◆ EXERCISE DETAILS
The listing must be reproduced in full, exactly as it stands.
+++++
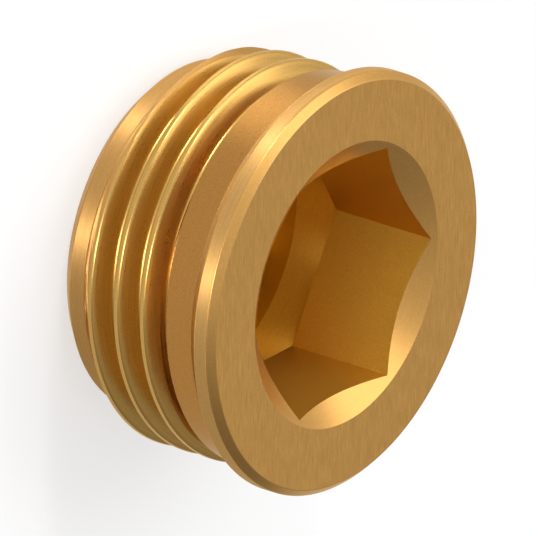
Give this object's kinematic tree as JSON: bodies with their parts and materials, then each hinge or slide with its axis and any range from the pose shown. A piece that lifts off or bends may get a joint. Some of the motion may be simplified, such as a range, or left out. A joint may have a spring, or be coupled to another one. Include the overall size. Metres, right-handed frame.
{
  "type": "manifold end plug",
  "caption": "Short brass screw plug with a flanged head, parallel pipe thread, smooth neck and a countersunk hexagon key socket, closing the end of a manifold.",
  "frame": {"origin": "centre of the flat rear end that goes into the manifold, on the plug's axis", "axes": "+Z along the plug's axis from the rear end to the head, so the key socket opens towards +Z; +X through two opposite corners of the hexagon"},
  "size_m": [0.0176, 0.0176, 0.009],
  "materials": {
    "brass": "machined, satin"
  },
  "bodies": {
    "root": {"plug_body": "brass"}
  },
  "joints": []
}
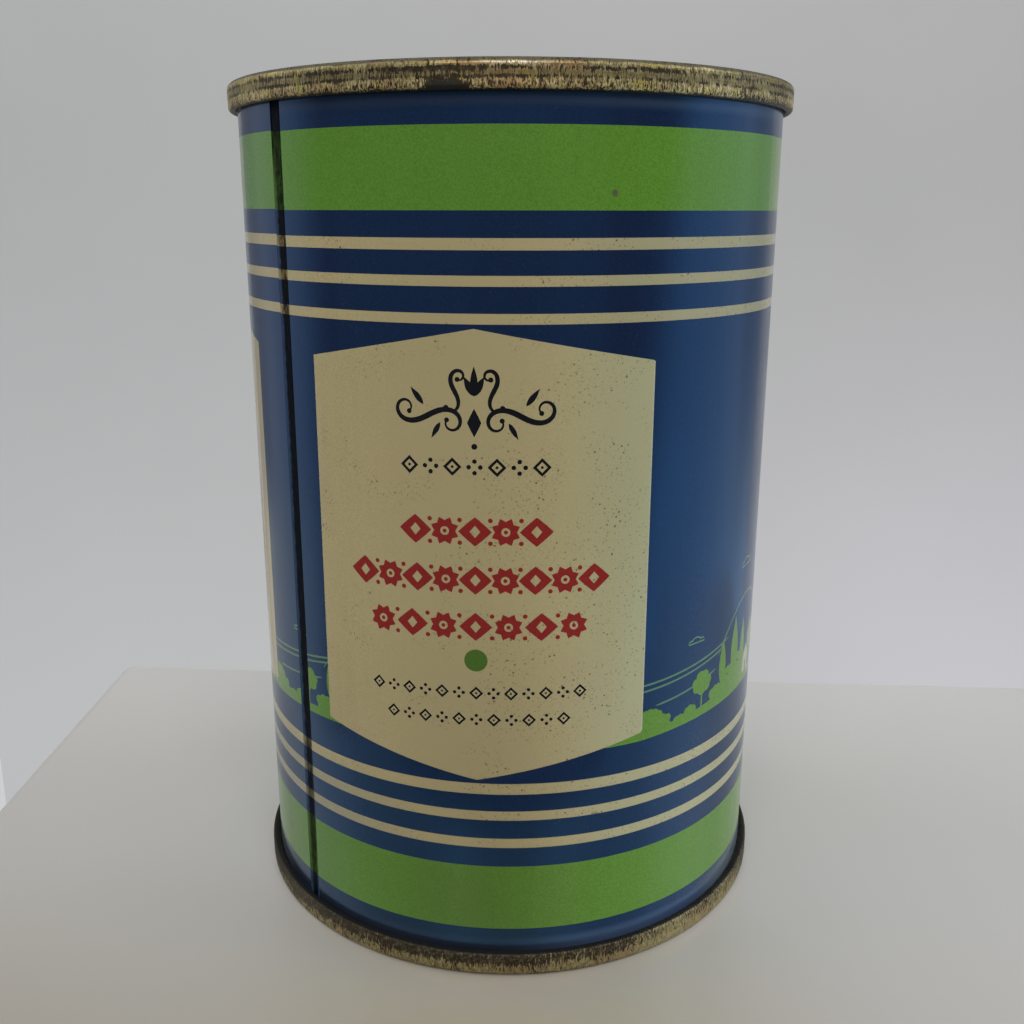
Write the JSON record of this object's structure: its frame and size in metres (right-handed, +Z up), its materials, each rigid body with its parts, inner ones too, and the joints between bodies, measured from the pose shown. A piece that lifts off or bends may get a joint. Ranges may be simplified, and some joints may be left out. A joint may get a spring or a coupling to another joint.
{
  "type": "coin bank",
  "caption": "Sealed tin can coin bank: printed body with a soldered side seam, rolled-on ends and a coin slot in the top.",
  "frame": {"origin": "middle of the base, on the plane that the lower double seam stands on", "axes": "+Z up along the axis of the can, -Y out of the middle of the printed front panel, +X to the right of someone who looks at it"},
  "size_m": [0.0683, 0.0682, 0.1016],
  "materials": {
    "blue_print": "dark blue ink on tinplate under gloss varnish",
    "green_print": "leaf green ink under gloss varnish",
    "cream_print": "aged cream coating under gloss varnish",
    "red_print": "brick red ink under gloss varnish",
    "gold_lacquer": "gold-lacquered tinplate, worn and tarnished",
    "solder": "dull dark solder",
    "compound": "matt sealing compound"
  },
  "bodies": {
    "root": {"body": "blue_print", "side_seam_solder": "solder", "bottom_end": "gold_lacquer", "bottom_seam_compound": "compound", "top_end": "gold_lacquer", "top_seam_compound": "compound"}
  },
  "joints": []
}
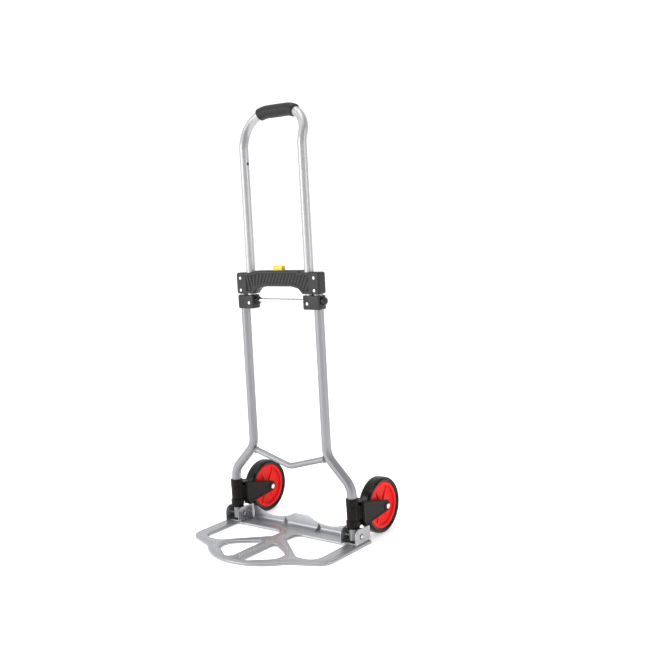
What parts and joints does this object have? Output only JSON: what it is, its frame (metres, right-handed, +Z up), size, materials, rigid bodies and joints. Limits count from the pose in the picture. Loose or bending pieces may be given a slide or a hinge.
+++++
◆ THE OUTPUT
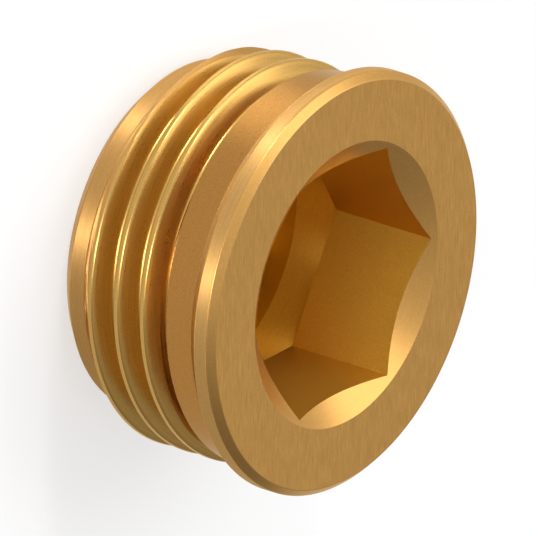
Give this object's kinematic tree as JSON: bodies with their parts and materials, then each hinge or slide with its axis and any range from the pose shown. A piece that lifts off or bends may get a joint. Some of the motion may be simplified, such as a range, or left out. A joint may have a spring, or be coupled to another one. Include the overall size. Metres, right-handed frame.
{
  "type": "manifold end plug",
  "caption": "Short brass screw plug with a flanged head, parallel pipe thread, smooth neck and a countersunk hexagon key socket, closing the end of a manifold.",
  "frame": {"origin": "centre of the flat rear end that goes into the manifold, on the plug's axis", "axes": "+Z along the plug's axis from the rear end to the head, so the key socket opens towards +Z; +X through two opposite corners of the hexagon"},
  "size_m": [0.0176, 0.0176, 0.009],
  "materials": {
    "brass": "machined, satin"
  },
  "bodies": {
    "root": {"plug_body": "brass"}
  },
  "joints": []
}
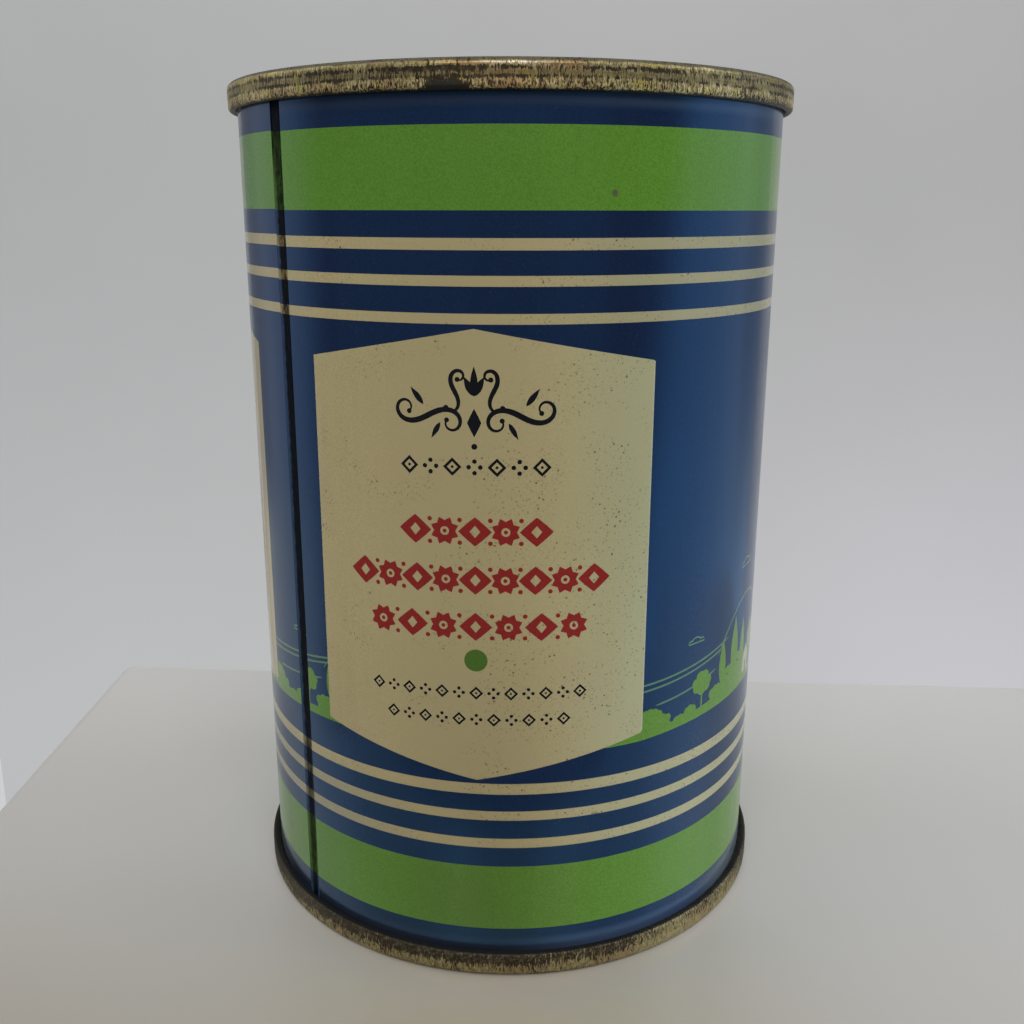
Write the JSON record of this object's structure: its frame and size in metres (right-handed, +Z up), its materials, each rigid body with its parts, inner ones too, and the joints between bodies, measured from the pose shown. A piece that lifts off or bends may get a joint. Ranges may be simplified, and some joints may be left out. A joint may get a spring or a coupling to another joint.
{
  "type": "coin bank",
  "caption": "Sealed tin can coin bank: printed body with a soldered side seam, rolled-on ends and a coin slot in the top.",
  "frame": {"origin": "middle of the base, on the plane that the lower double seam stands on", "axes": "+Z up along the axis of the can, -Y out of the middle of the printed front panel, +X to the right of someone who looks at it"},
  "size_m": [0.0683, 0.0682, 0.1016],
  "materials": {
    "blue_print": "dark blue ink on tinplate under gloss varnish",
    "green_print": "leaf green ink under gloss varnish",
    "cream_print": "aged cream coating under gloss varnish",
    "red_print": "brick red ink under gloss varnish",
    "gold_lacquer": "gold-lacquered tinplate, worn and tarnished",
    "solder": "dull dark solder",
    "compound": "matt sealing compound"
  },
  "bodies": {
    "root": {"body": "blue_print", "side_seam_solder": "solder", "bottom_end": "gold_lacquer", "bottom_seam_compound": "compound", "top_end": "gold_lacquer", "top_seam_compound": "compound"}
  },
  "joints": []
}
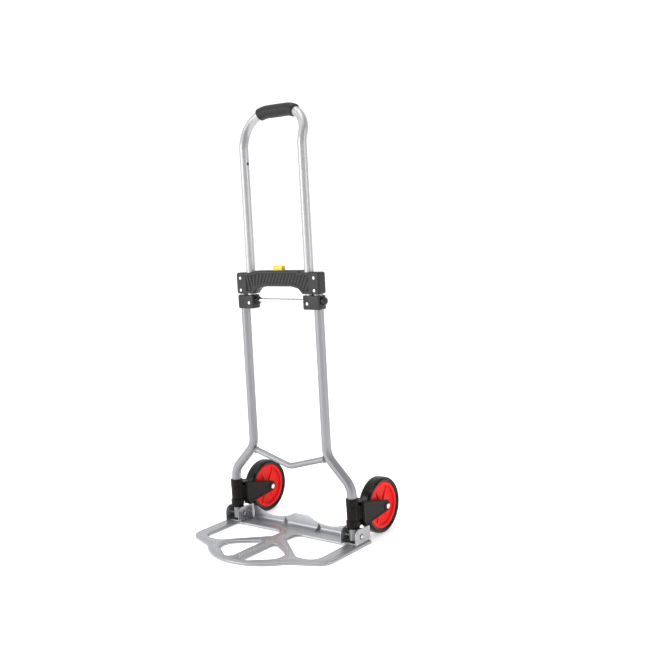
What parts and joints does this object have? Output only JSON: what it is, its frame (metres, right-handed, +Z up), size, materials, rigid bodies and joints. Limits count from the pose in the picture. Loose or bending pieces may be given a slide or a hinge.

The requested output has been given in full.